Having failed to win a championship game in 2015 or 2016, Lancashire finally broke their duck in 2017 with victory over Fermanagh on a historic day at Old Bedians, and followed that by beating Cavan at the same ground.
“It’s [joining the league] huge; you’re not coming into the championship cold, which we did for the last couple of years,” said Murray-Hession.
“The difference between our performances at the start of the [championship] campaign was huge. The one thing that was lacking last year in the first couple of games was match fitness. It was abundantly obvious.
“It was highlighted particularly in the match we played against Sligo, who steamrolled us fitness wise for the last 15 minutes of the game. They were probably the better team on the day, but we just couldn’t match them for match fitness. So we weren’t even competitive in that regard.
“That’s one of the things you have to look at and ask, how do we improve that? And that’s why I was so keen to get us in to the National League.
“It gives you a fighting chance. You’re going into the championship on a relatively level playing field.”
While 2018 will be just Cavan’s second year competing in the National League, Murray-Hession fully expects them to “come on” after last year’s experience.
They’re led by the Sheanon brothers, Colum, John and Cillian, who won All-Ireland club medals with Dublin’s Cuala on St. Patrick’s Day, and went on to help Cuala retain their senior county title for a third consecutive year.
Leitrim led Warwickshire by two points in the Lory Meagher final, before the midlanders asserted themselves in the second half, and will be tough opposition particularly in Carrick-on-Shannon.
Fermanagh are going through something of a transition. They’ve “lost a few good players” Murray-Hession understands, and therefore could have a youthful look to their side this year.
“Sligo and Leitrim are very well established. They’ve got very good pedigree, excellent players and they are the teams ourselves, Fermanagh and Cavan will be trying to steal a march on,” said the Lancashire boss.
“Sligo and Leitrim will be the benchmark, and if we can beat them then we’ll give ourselves a fantastic chance.”
The one downside for Lancashire is they won’t be able to use Old Bedians, where they can proudly boast a 100 percent record in the Lory Meagher after last year’s wins over Fermanagh and Cavan, for their home league fixtures.
Due to the risk of flooding at Old Bedians, with the ground on a floodplain, and a lack of an alternative pitch in the county as back-up, Lancashire will play their home league games at Tír Na nÓg Randalstown in Antrim. It will be back to Old Bedians come the summer and the championship, however.
“You can see the size of the task we’ve got to be competitive and hold our own. It’s an awful lot of travelling,” said Murray-Hession, who says they opted against approaching Warwickshire about using Pairc na hEireann.
Murray-Hession believes that while the Warwickshire County Board would probably have said yes, it would have been “expecting an awful lot” of them to accommodate them and potentially ruin the Pairc na hEireann pitch for the championship.

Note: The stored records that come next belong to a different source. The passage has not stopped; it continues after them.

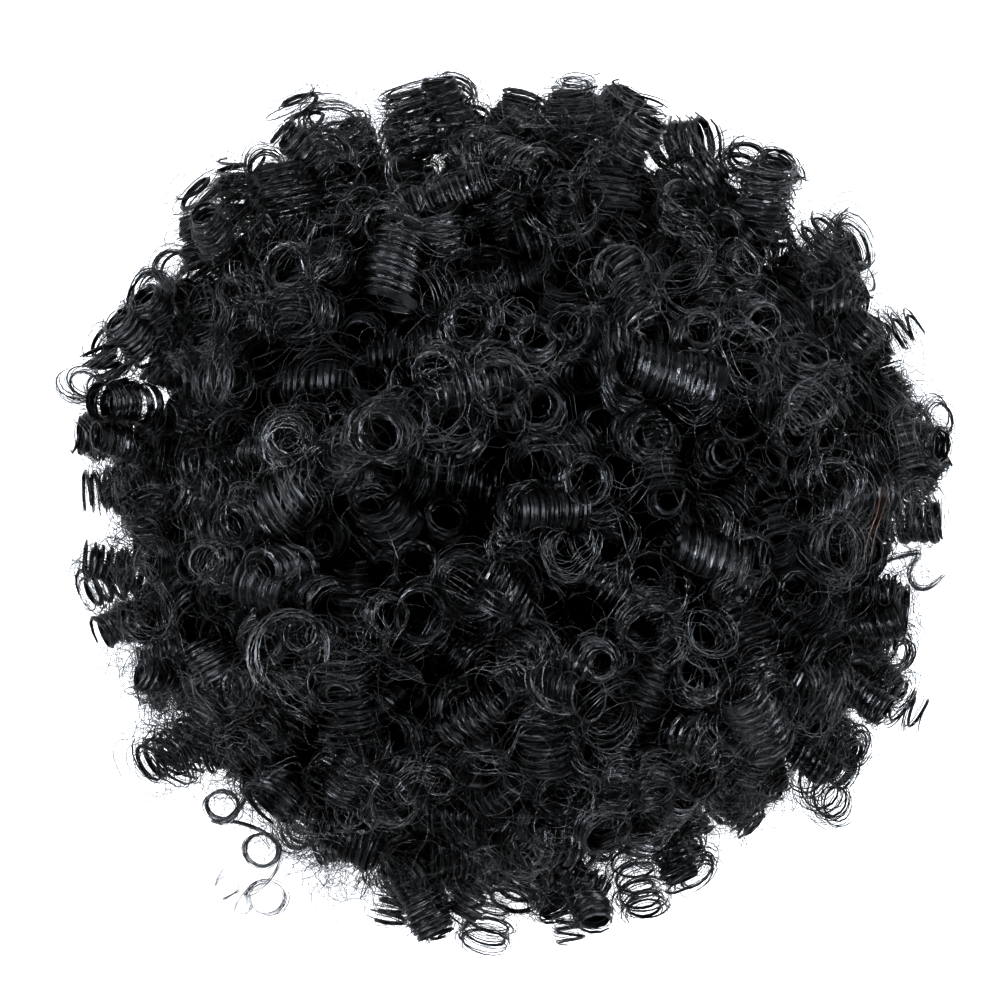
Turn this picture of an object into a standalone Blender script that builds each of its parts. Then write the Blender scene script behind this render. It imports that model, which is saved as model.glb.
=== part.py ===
"""Afro bun hairpiece: a dome of tight ringlets on a stretch cap that slips over a hair bun.

The piece stands on its opening. +Z runs up through the crown, -Y is the front comb, and the
origin is the middle of the opening, on the surface that the hairpiece rests on.
"""

import math
import random

import bmesh
import bpy
from mathutils import Matrix, Vector

# The puff of hair, measured over the tips of its ringlets
PUFF_RADIUS = 0.127
PUFF_HEIGHT = 0.138
WIDEST_HEIGHT = 0.050
FOOT_RADIUS = 0.110
CROWN_ROUNDNESS = 2.15

# The dense hair under the ringlets, set in from the outline and further in at the floor
MASS_DEPTH = 0.022
MASS_FOOT_DEPTH = 0.036
TURNED_STEPS = 28

# The locks, each a barrel of ringlet with open ends
LOCK_RADIUS = 0.0107
LOCK_LENGTH = 0.032
LOCK_BORE_DEPTH = 0.007
LOCK_SIDES = 7
LOCK_SPACING = 0.0286
LOCK_STAGGER = 0.004
LOCK_SPREAD_RATIO = 0.14
STANDING_LEAN_DEG = (4, 32)
LYING_LEAN_DEG = (58, 78)
LYING_EVERY = 4
FOOT_ROW_COUNT = 21
FOOT_ROW_DROP_DEG = 24
LAYOUT_SEED = 31

# The hollows between the tufts, where slow waves through space sink the locks: the way that each
# wave runs, and where in its turn it starts
HOLLOW_DEPTH = 0.014
HOLLOW_SPACING = 0.043
HOLLOW_WAVES = (
    ((0.75, 0.51, 0.41), 0.4),
    ((-0.49, 0.85, 0.21), 2.1),
    ((0.24, -0.41, 0.88), 3.9),
    ((0.62, -0.69, -0.38), 5.2),
    ((0.84, 0.22, -0.50), 1.3),
)

# The stretch cap that the hair is sewn to
CAP_RADIUS = 0.058
CAP_DEPTH = 0.058
CAP_WALL = 0.0015
CAP_ROUNDNESS = 2.4
CAP_RINGS = 6

# The elastic band round the opening
BAND_HEIGHT = 0.012
BAND_THICKNESS = 0.0026
BAND_EDGE = 0.0006

# The combs inside the band
COMB_WIDTH = 0.038
COMB_SPINE_DIAMETER = 0.0024
COMB_SPINE_HEIGHT = 0.0055
COMB_TEETH = 9
COMB_TOOTH_LENGTH = 0.019
COMB_TOOTH_DIAMETER = 0.0015
COMB_TOOTH_TIP_DIAMETER = 0.0009
COMB_TOOTH_LEAN_DEG = 5
COMB_SPINE_POINTS = 9

GAP = 0.0003
WELD = 0.00001

SYNTHETIC_BLACK = (0.010, 0.010, 0.011, 1.0)
NET_BLACK = (0.016, 0.016, 0.017, 1.0)
BAND_BLACK = (0.020, 0.020, 0.022, 1.0)
COMB_BLACK = (0.014, 0.014, 0.015, 1.0)


def clear_scene():
    """Removes whatever the file opened with."""
    for thing in list(bpy.data.objects):
        bpy.data.objects.remove(thing)


def collection(name):
    """A new collection in the scene."""
    made = bpy.data.collections.new(name)
    bpy.context.scene.collection.children.link(made)
    return made


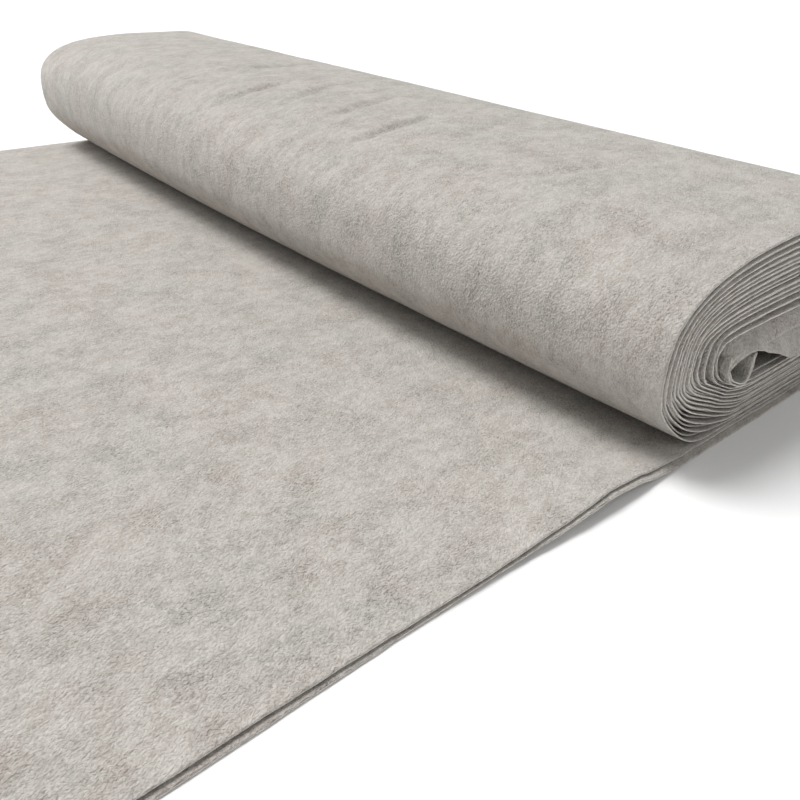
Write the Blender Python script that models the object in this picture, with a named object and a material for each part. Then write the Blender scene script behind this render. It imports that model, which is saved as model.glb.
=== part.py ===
# A roll of felt: cloth folded once along its length and wound flat, without a core.
# The loose end runs out from under the roll and lies flat in front of it.
# Metres, +Z up. X runs along the roll, and the loose end lies towards -Y.
# The origin is on the surface, at the middle of the whole part.

import math

import bmesh
import bpy

# Cloth
LAYER = 0.0011              # thickness of one layer of felt
LAYER_GAP = 0.0004          # air between the two layers of the loose end
PIECE_GAP = 0.0003          # clearance between the roll and the cloth it lies on
DOUBLED = 2 * LAYER + LAYER_GAP

# Roll
ROLL_LENGTH = 0.900         # folded width of cloth cut about 1.8 m wide
ROLL_DEPTH = 0.240          # front nose to back nose of the flattened winding
NEAR_HEIGHT = 0.1079        # underside to crown at the +X end
FAR_HEIGHT = 0.1249         # the winding is looser and taller at the -X end
BACK_RISE_FAR = -0.010      # share by which the back of the winding stands lower at the -X end
BACK_RISE_NEAR = 0.020      # and higher at the +X end
BACK_RISE_FROM = 0.110      # where that sets in, from the front nose
BACK_RISE_REACH = 0.080
SLUMP = 0.012               # how far the foot leans out at the middle of the roll
STATIONS = 12               # cross-sections along the roll, less one

# Loose end
HALF_SPAN = 0.4535          # half of the longest extent, along X
LOOSE_FRONT = -0.300        # cut end of the cloth, in front of the roll
LOOSE_BACK_INSET = 0.040    # it stops this far short of the roll's back nose
FOLD_INSET = 0.0004         # the fold lies this far inside the roll's far end

# Places that follow from the sizes above
BACK_NOSE = -LOOSE_FRONT
FRONT_NOSE = BACK_NOSE - ROLL_DEPTH
ROLL_FAR_X = -HALF_SPAN
ROLL_NEAR_X = ROLL_FAR_X + ROLL_LENGTH
UNDERSIDE = DOUBLED + PIECE_GAP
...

“If it means getting into the National League then they’re the kind of sacrifices you have to make,” he added.
With Sligo and Leitrim on the road and Cavan and Fermanagh at ‘home’ in name only, it’s shaping up to be a tough campaign for Murray-Hession and his players, who are drawn from Fullen Gaels, Wolfe Tones and Yorkshire Emeralds.
Manchester’s Fullen Gaels dominated the All Britain, winning seven in a row between 2010-16 and twice reached the All Ireland Club JFC final. The club has provided the backbone of the county team, and contributed heavily to Warwickshire’ 2013 Lory Meagher success, but Liverpool’s Wolfe Tones and Leeds’ Yorkshire Emeralds are two clubs on the up.
“Wolfe Tones have come on leaps and bounds. There are a couple of guys who are really driving things on and have developed them into a very competitive club. They’re still a new club, but they’ve achieved an awful lot in a short space of time,” said Murray-Hession.
“Yorkshire Emeralds have also come on in recent years. They were a little bit unfortunate a couple of years back when they lost a good few players, but they’ve since steadied the ship and they’re now really starting to push on.
“So we’ve three strong clubs with strong bases, and that can only be of a huge benefit to the county team and to Lancashire hurling. The foundations which have been laid are very, very solid.”
Those foundations are starting to bear fruit at inter-county level, and Murray-Hession is optimistic, despite the obstacles, that Lancashire can make an impact both in the league and the championship this year.
“We’re hopeful that given the opportunity we’ve got in the National League we can really kick on this year, and push Lancashire hurling forward in a big way,” he said.